En la garganta de Buttercup apareció una gota de sangre: rojo sobre blanco.
El hombre de negro retrocedió.
—Permitid que os explique —repitió desde una cierta distancia.
El jorobado volvió a interrumpirlo.
—No hay nada que podáis decirme que yo no sepa. No habré recibido la misma educación que muchos, pero en lo que respecta al conocimiento que no está en los libros, en el mundo no hay nadie que me supere. Dicen que leo el pensamiento pero, sinceramente, eso no es cierto. Me limito a predecir la verdad utilizando la lógica y la sabiduría, y digo ahora que sois un secuestrador, admitidlo.
—Admitiré que si se desea pedir un rescate, la muchacha tiene un cierto valor, nada más.
—He recibido órdenes de hacerle ciertas cosas. Es importante que cumpla con lo ordenado. Si lo hago bien, tendré trabajo asegurado para el resto de mi vida.
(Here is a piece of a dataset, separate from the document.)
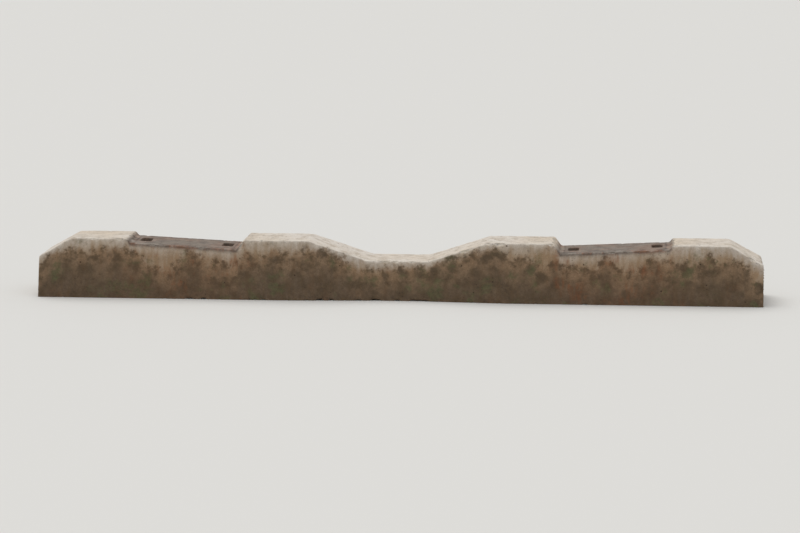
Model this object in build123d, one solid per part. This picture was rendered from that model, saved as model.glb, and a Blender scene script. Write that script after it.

Y en las órdenes que he recibido nada se dice de rescates, sino que se habla claramente de muerte. De manera que vuestras explicaciones carecen de sentido; no podremos llegar a ningún trato. Vos deseáis que ella viva para pedir un rescate, mientras que para mí es terriblemente importante que ella deje de respirar en un futuro muy cercano.
—¿Se os ha ocurrido pensar que he tenido que realizar un gran esfuerzo y un considerable desembolso, así como un enorme sacrificio personal, para llegar a este punto? —inquirió el hombre de negro—. ¿Y que si fallo ahora podría llegar a enfadarme muchísimo? ¿Y que si ella deja de respirar en un futuro muy cercano, es perfectamente posible que a vos os ataque la misma enfermedad letal?